Marvel

James Gunn Secretly Made His Dream Comics Adaptation With Guardians of the Galaxy 3

Before Guardians of the Galaxy Vol. 3, there was We3.

Baby Rocket in 'Guardians of the Galaxy Vol. 3'
Marvel Studios
Guardians of the Galaxy Vol. 3

For all his wisecracks and mischief, the origin story of Rocket Raccoon in the Marvel Cinematic Universe is a harrowing one. In Guardians of the Galaxy Vol. 3, Rocket’s history is revealed to involve everything from animal cruelty, to unethical science practices, revenge, and tragic loss.

It’s a story that James Gunn, an unabashed animal rights activist who often weaves his politics into his films, has wanted to tell for a long time. Less than a year after his first Guardians of the Galaxy became a sleeper hit, the writer/director revealed in a March 2015 Facebook Q&A one of his dream comics to adapt into a movie: We3, an action sci-fi/drama from comic book luminaries Grant Morrison and Frank Quitely.

It’s a fitting answer, given the ways We3’s story suits Gunn’s darker sensibilities more closely than Guardians of the Galaxy. Published in 2004 by DC Comics’ once legendary imprint Vertigo, We3 is an impeccable, if often overlooked, prestige miniseries about three kidnapped pets — a dog, a cat, and a rabbit — who are subjects in a top secret U.S. military experiment. After they learn they are to be “decommissioned,” their creator helps them break free to live in the wild where they rely on their forcibly-learned skills and bulky armor to survive.

Spoilers for Guardians of the Galaxy Vol. 3 follow.

James Gunn, at the European premiere of 2014’s Guardians of the Galaxy with Oreo, the raccoon model for Rocket.

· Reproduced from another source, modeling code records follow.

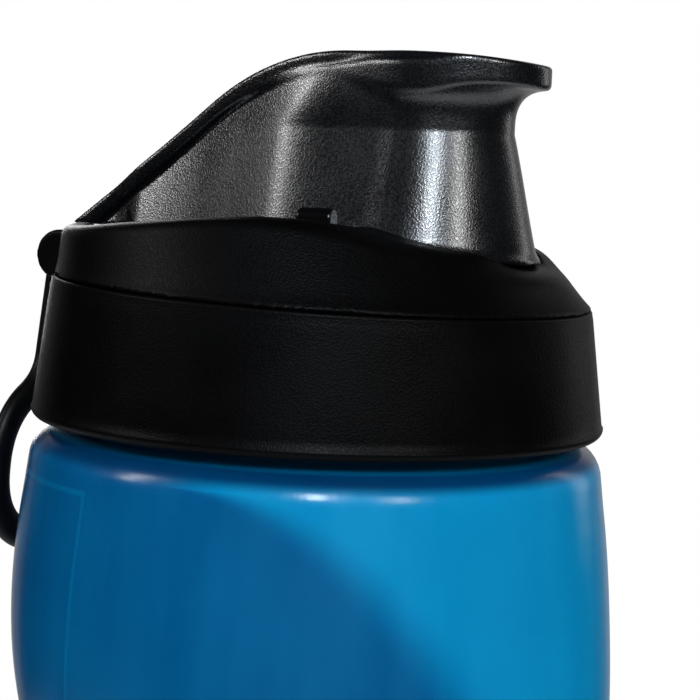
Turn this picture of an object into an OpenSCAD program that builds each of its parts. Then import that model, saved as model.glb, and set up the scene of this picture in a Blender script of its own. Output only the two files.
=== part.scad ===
// Sports squeeze bottle with a screw lid, a flip cap over the drinking spout and a carry loop.
// The bottle's axis is Z, the front (the spout side) is +X, and the base stands on Z = 0.

/* [Bottle] */
// Height of the lower edge of the grip collar above the base
collar_z = 195; // [185:1:205]
// Largest radius of the body
body_r = 39.3; // [38.8:0.1:39.8]
// Wall thickness of the body
wall = 1.4; // [1.2:0.1:1.8]
// Depth of the tilted waist groove
waist_depth = 5.2; // [3:0.1:6]
// Tilt of the waist groove, higher at the rear
waist_tilt = 12; // [6:1:14]

/* [Neck and thread] */
// Outer radius of the neck
neck_r = 29; // [28.8:0.1:29.1]
// Lead of the screw thread
lead = 6; // [5.6:0.1:6.4]
// Turns of thread on the neck
turns = 1.25; // [1:0.05:1.4]

/* [Lid] */
// Outer radius of the collar at its lower edge
collar_r = 36; // [35.8:0.1:36.2]
// Outer radius of the collar at its upper edge
collar_top_r = 33.9; // [33.6:0.1:34.1]
// Height of the collar at the bottle's axis
collar_h = 16.6; // [16.4:0.1:16.8]
// Slope of the collar's upper edge, lower at the front, in degrees
collar_slope = 1.6; // [1.2:0.1:1.8]
// Highest point of the deck's rim
deck_top = 26; // [25.6:0.1:26.4]

/* [Flip cap] */
// Radius of the spout cover where it meets the deck
cover_r = 13.9; // [13.6:0.1:14.1]
// Radius of the spout cover's neck
cover_neck_r = 9.85; // [9.7:0.1:10.1]
// Thickness of the top plate
plate_t = 2.8; // [2.4:0.1:3]
// Wall thickness of the cap
cap_wall = 1.5; // [1.2:0.1:1.6]

/* [Hinge] */
// Radius of the hinge pin
pin_r = 1; // [0.9:0.05:1.1]
// Radius of the hinge barrel
barrel_r = 3.2; // [3:0.1:3.3]
// Running clearance between pin and knuckle
pin_gap = 0.05; // [0.03:0.01:0.08]

/* [Carry loop] */
// Half the outer width of the loop's ring
loop_half = 15.5; // [14.5:0.1:16.5]
// Width of the loop's band
loop_band = 4; // [3.6:0.1:4.4]
// Thickness of the loop
loop_t = 2.6; // [2.2:0.1:2.8]

/* [Hidden] */

$fn = 96;
eps = 0.05;
far = 100;
reach = 20;

// Places in the lid's own frame, whose origin is on the axis at the collar's lower edge
spout_x = 13.6;
hinge_x = -33.2;
hinge_z = 19.4;
neck_top = 13;
mouth_r = neck_r - 2;
insert_r = 31.9;
thread_root = 30.6;
thread_crest = neck_r + 0.35;
ridge = 1.2;
disc_z = 14.5;
disc_t = 1.6;
floor_z = 23.1;
cap_z = 23.3;
nose_x = 19.3;
nose_r = 8.95;
cover_front_z = 21.3;
cover_neck_z = 37;
knuckle_half = 3.8;
arm_room = 9;
eye_in = 4.1;
eye_out = 6.8;
ear_in = 7.1;
ear_out = 9.6;
slot_x = -28.3;
spout_top = 38.6;
foot_r = 11.5;
foot_t = 1.6;
body_blue = [0.05, 0.5, 0.72];
black = [0.06, 0.06, 0.065];
dark = [0.12, 0.12, 0.13];

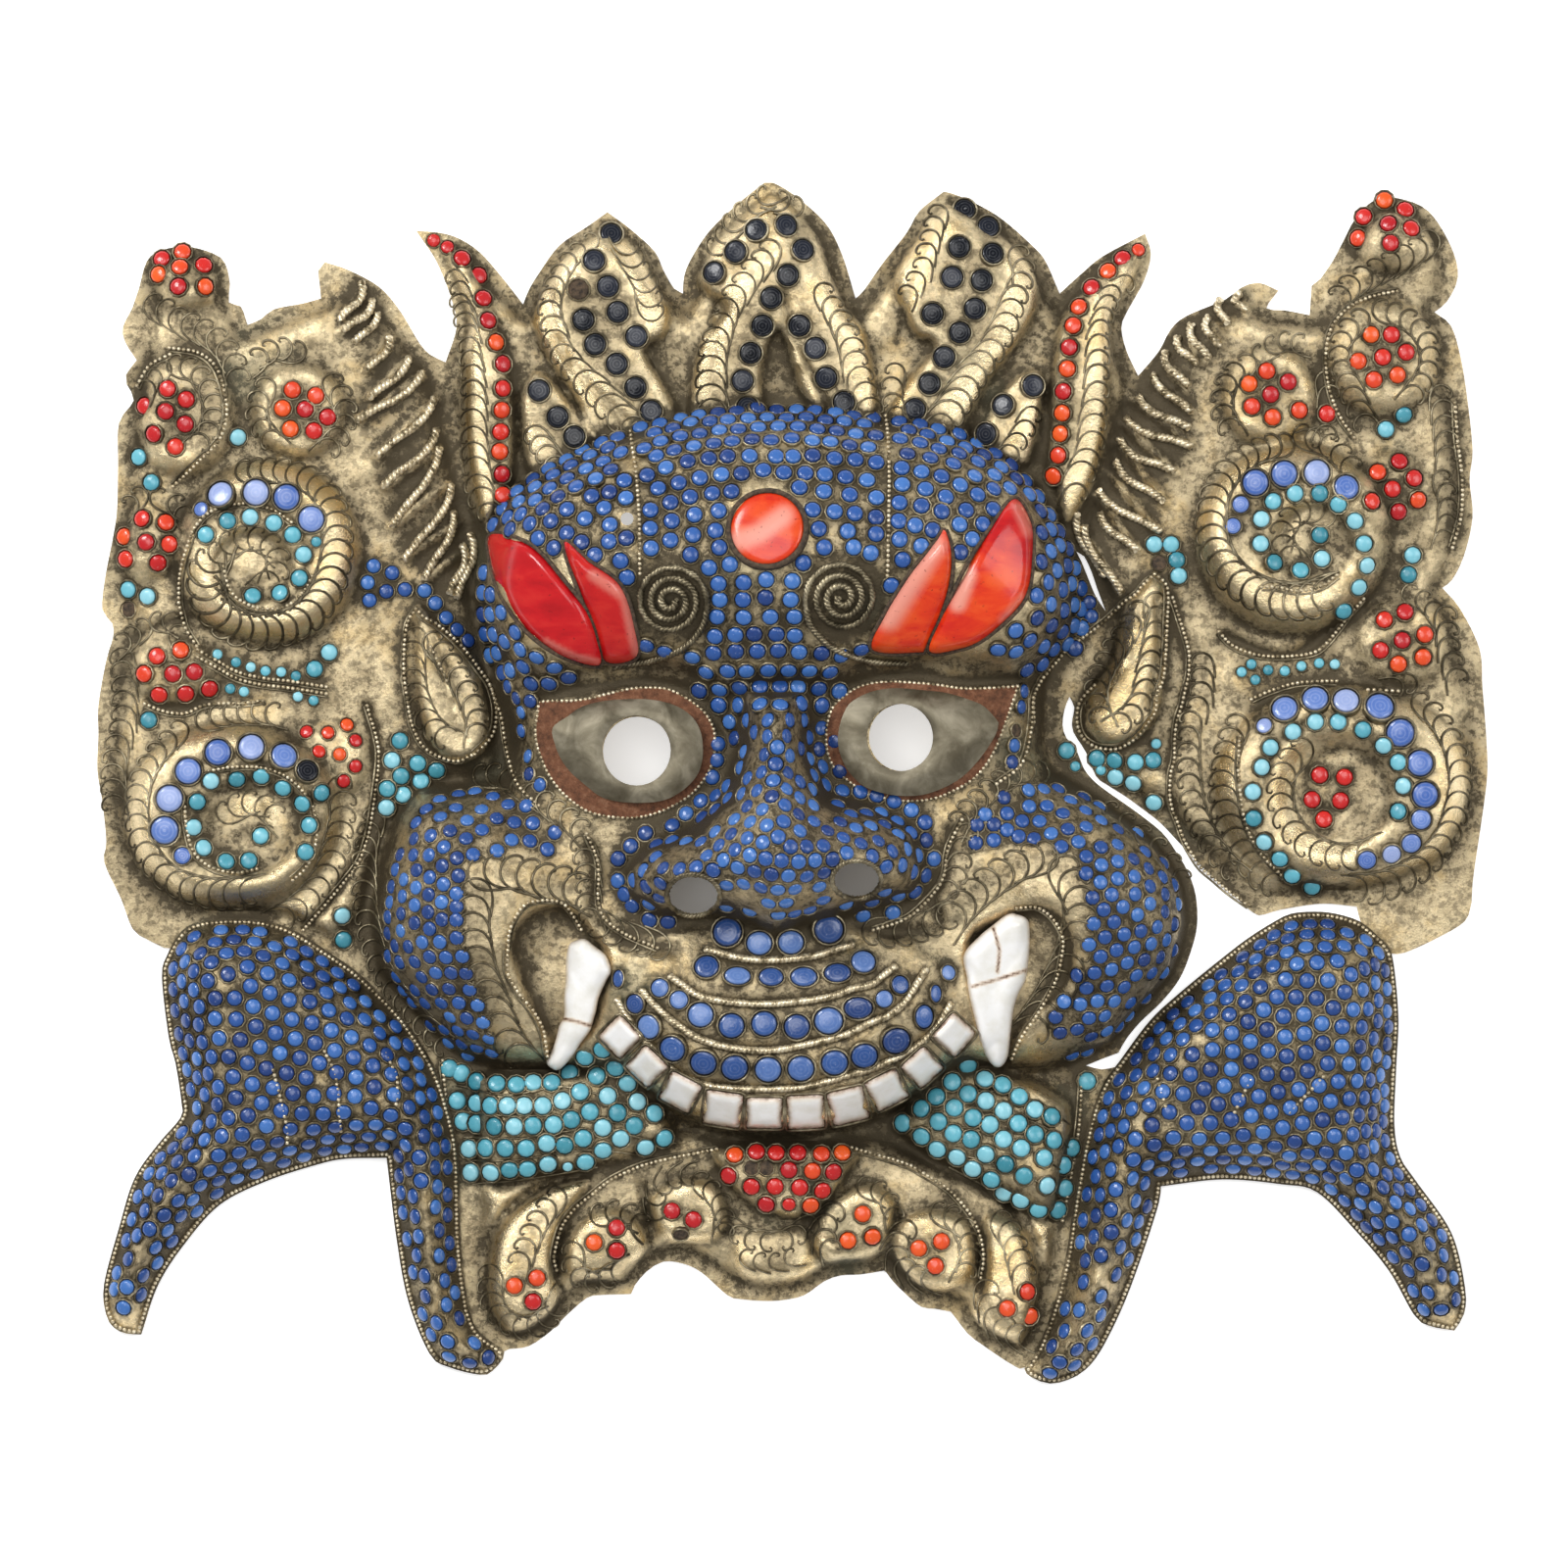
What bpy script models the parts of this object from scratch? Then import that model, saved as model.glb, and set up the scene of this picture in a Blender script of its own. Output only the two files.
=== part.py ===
"""Kirtimukha mask of hammered white metal, set with stones, coral and shell, lying face up.

X points to the viewer's right, Y to the crown and Z out of the face. The floor is z = 0 and the origin is
under the middle of the mask. Plan outlines are traced in the photograph's pixels (x right, y down), and
every one of them passes through plan() before it becomes metres.
"""
import math

import bmesh
import bpy
import numpy as np
from mathutils import Matrix, Vector
from mathutils.bvhtree import BVHTree
from mathutils.geometry import delaunay_2d_cdt

# Driving dimensions, in metres.
MASK_WIDTH = 0.396
SHEET_THICKNESS = 0.0010
LAP_GAP = 0.0006
SEAT_GAP = 0.0003
FOREHEAD_HEIGHT = (0.026, 0.015)     # the steep rim, and the broad dome on top of it
FACE_HEIGHT = (0.014, 0.010)
NOSE_HEIGHT = (0.028, 0.024)
MUZZLE_HEIGHT = (0.018, 0.013)
COLLAR_HEIGHT = (0.008, 0.004)
ARM_HEIGHT = 0.0150
STEEPEST_SEAT = 0.36                  # slope beyond which a piece no longer follows the sheet under it
EYE_PLATE_THICKNESS = 0.0014
BROW_CORAL_THICKNESS = 0.0040
FANG_THICKNESS = 0.0050
TOOTH_THICKNESS = 0.0048
SPIRAL_WIRE = 0.0026
SPIRAL_PITCH = 0.0032
CABOCHON_HEIGHT = 0.0026
THIRD_EYE_HEIGHT = 0.0034
LOCK_HEIGHT = 0.0018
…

CARL COURT/AFP/Getty Images

With a more subdued tone than mainstream superhero comics, and with all the gore belonging to a prestige graphic novel, We3 is like a Disney cartoon directed by Stanley Kubrick. Morrison’s empathetic writing and Quitely’s detailed, hyper-realistic illustrations imbue the comic with a particularly dark weight to its narrative, which is intentionally at odds with the purposeful cuteness of the animals themselves. Given the tag-team dynamo of Morrison and Quitely, We3 is almost the direct opposite to their more uplifting superhero comic All-Star Superman. Whereas Superman is about coming to terms with mortality, We3 is about resilience against the odds.

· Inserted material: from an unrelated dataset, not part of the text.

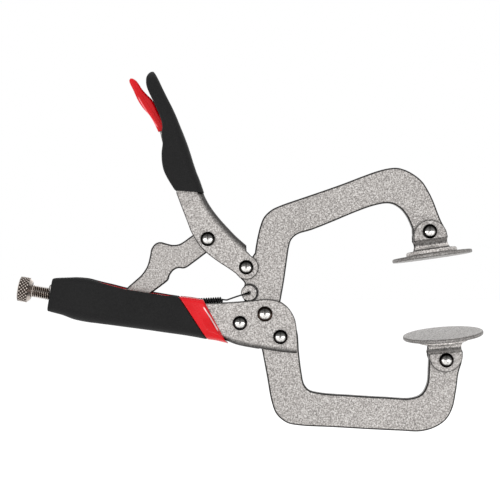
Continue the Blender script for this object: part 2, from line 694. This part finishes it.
def at_travel(stations, travel, d):
    tx = at_value([s[0][0] for s in stations], travel, d)
    tz = at_value([s[0][1] for s in stations], travel, d)
    bx = at_value([s[1][0] for s in stations], travel, d)
    bz = at_value([s[1][1] for s in stations], travel, d)
    return (tx, tz), (bx, bz), at_value([s[2] for s in stations], travel, d)


cavity_outline = join(
    [(-108.0, -30.0), (-108.0, -15.6), (-91.7, -15.1), (-88.2, -15.0), (-88.2, 0.0), (0.0, 0.0), (0.0, -45.5)],
    smooth([(-13.0, -44.2), (-21.3, -42.5), (-37.3, -39.8), (-56.5, -37.2), (-65.0, -35.9),
            (-79.0, -34.2), (-86.8, -33.0), (-94.5, -30.3), (-100.2, -29.2)]),
)
slot_rim = join(
    [(-30.0, -10.0), (-80.0, -10.0), (-78.0, -14.9)],
    smooth([(-72.0, -16.75), (-69.2, -17.5), (-61.5, -19.5), (-54.0, -20.7), (-48.0, -21.6), (-41.5, -22.65)]),
    [(-37.6, -22.7), (-35.0, -21.0)],
)
cover = cut(lofted(between(grip_stations), 0.4, 0.35), prism(cavity_outline, GRIP_IN), prism(slot_rim, -6.4, low=-12.0))
piece("handle_grip", cover, "handle", BLACK, ["lower_grip"])

liner_outline = join(
    [(-96.6, -18.0), (-96.6, -15.9), (-91.7, -15.6), (-88.0, -15.5), (-87.8, -14.2)],
    smooth([(-81.0, -14.7), (-75.2, -16.2), (-61.5, -19.5), (-48.0, -21.6), (-36.0, -23.5)]),
    [(-26.0, -25.5), (-20.0, -41.0)],
    smooth([(-24.0, -42.0), (-37.3, -39.5), (-56.5, -36.9), (-65.0, -35.6), (-79.0, -33.9),
            (-86.8, -32.7), (-94.5, -30.0), (-96.6, -29.5)]),
)
steel_space = join(
    [(-108.0, -28.0), (-108.0, 0.0), (0.0, 0.0), (0.0, -47.5)],
    [(x, z - GAP) for x, z in smooth(web_rear)],
)
collar_fine = between(collar_stations, 0.6)
collar_bows = [-2.0 * i / (len(collar_fine) - 1) for i in range(len(collar_fine))]
liner = add(
    plate(liner_outline, LINER_OUT, 0.2, rings=3),
    lofted(collar_fine, 0.35, 0.5, bows=collar_bows),
)
liner = cut(liner, prism(steel_space, LINER_IN))
piece("handle_grip_liner", liner, "handle", RED_COLLAR, ["grip_liner"])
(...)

Guardians of the Galaxy Vol. 3 delves into the story of Rocket and his fellow adorable test subjects for the maniacal High Evolutionary (Chukwudi Iwuji). It’s unmistakable how much Vol. 3 could be an unofficial We3 adaptation in disguise. While there are major critical differences between We3 and Rocket’s story — and both undoubtedly owe debts to novels like Animal Farm and Watership Down — there are broad parallels between them as bleak sci-fi dramas that hinge on the hopeful (and rather literal) underdog fantasy of animals reclaiming agency from a selfish “superior” species.

Published in 2004, We3 is a sci-fi drama about three animals turned test subjects for the U.S. military who break free and fight for their survival.

DC Comics

Like Gunn, the acclaimed British writer Morrison has expressed pro-animal principles throughout their career. They went vegetarian after seeing the 1981 documentary The Animals Film, and in the late 1980s spent their run on the DC superhero title Animal Man as a platform to express animal rights. In a 2004 interview with Newsarama about We3, Morrison reiterated his stances:

“Humans tend to place a very high value on human life, in some cases, and very little value on human life in some other cases, so our imagined special position in nature, like our morality, is suspect, inconsistent and open to constant revision depending on how we feel on any given day.
“Basically, we hurt, abuse and torture some animals because we can get away with it, in typical bully style. We tend to think our very human-ness confers upon us some special distinction from the animals but it does that no more so than does the ‘orangutan-ness’ of an orang gives her special distinction. Our ‘dominion’ of the Earth is a result of our command of lethal technology and our childlike enthusiasm for wanton destruction, not a God-given mandate.”

In the same interview, Morrison equates the “blinding, freezing, vivisecting, irradiating, and bludgeoning” of animals for scientific progress to “Nazi sadist doctors.”

A page from We3, introducing the three primary characters in their captivity by the government.

DC Comics

With Superman on his plate, James Gunn isn’t set to actually adapt We3 any time soon. Not that he has to. With Guardians of the Galaxy Vol. 3 now under his belt, Gunn has what might be his ultimate anti-animal cruelty movie. But if the world ever needs a reminder not to hurt animals, Gunn could always just do it again. Remember: He runs DC Studios, now.

Guardians of the Galaxy Vol. 3 is now playing in theaters.